A partner who chooses to liquidate its PTP units will sell the units on a secondary market as opposed to receiving a liquidating distribution of cash as contemplated under the Modified Previously Tax Capital Method. Further, PTPs have in place section 754 elections such that a purchaser who acquires units on a secondary market will always have a section 743(b) adjustment computed according to industry conventions. The convention uses the monthly low price for all purchases on a secondary market during the month. Therefore, if a goal of obtaining a tax basis capital account from the partnership for individual partners is to determine each partners' outside tax basis, most partners will have an outside basis under section 742 and adjusted under section 705 that is higher than what may be computed by adding a partner's section 743(b) adjustment to a partner's tax basis capital account.
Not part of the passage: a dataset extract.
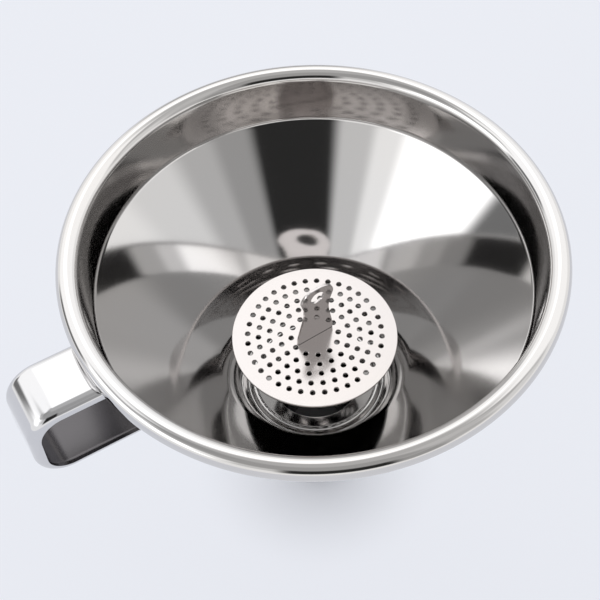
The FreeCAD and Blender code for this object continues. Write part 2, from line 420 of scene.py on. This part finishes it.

Thus, the Modified Previously Tax Capital Method will present information that does not reflect reality. For these reasons, we recommend Notice 2020-43 be modified to exempt PTPs from the Modified Previously Taxed Capital Method and instead allow for the application of the Transactional Approach to tax capital reporting.

Conclusion

We thank you in advance for your consideration of our commentary and welcome the opportunity to further discuss any specific questions you may have on our comments. Please do not hesitate to contact Jeff Bilsky at jbilsky@bdo.com or Todd Simmens at tsimmens@bdo.com should you wish to discuss.

FOOTNOTES

1 For purposes of these comments, under the Transactional Approach, a partner's tax capital is determined by means of a historical transactional analysis of events. In particular, partner tax capital is determined by applying the provisions and principles of subchapter K, including sections 705, 722,723, and 742, to relevant partnership and partner events.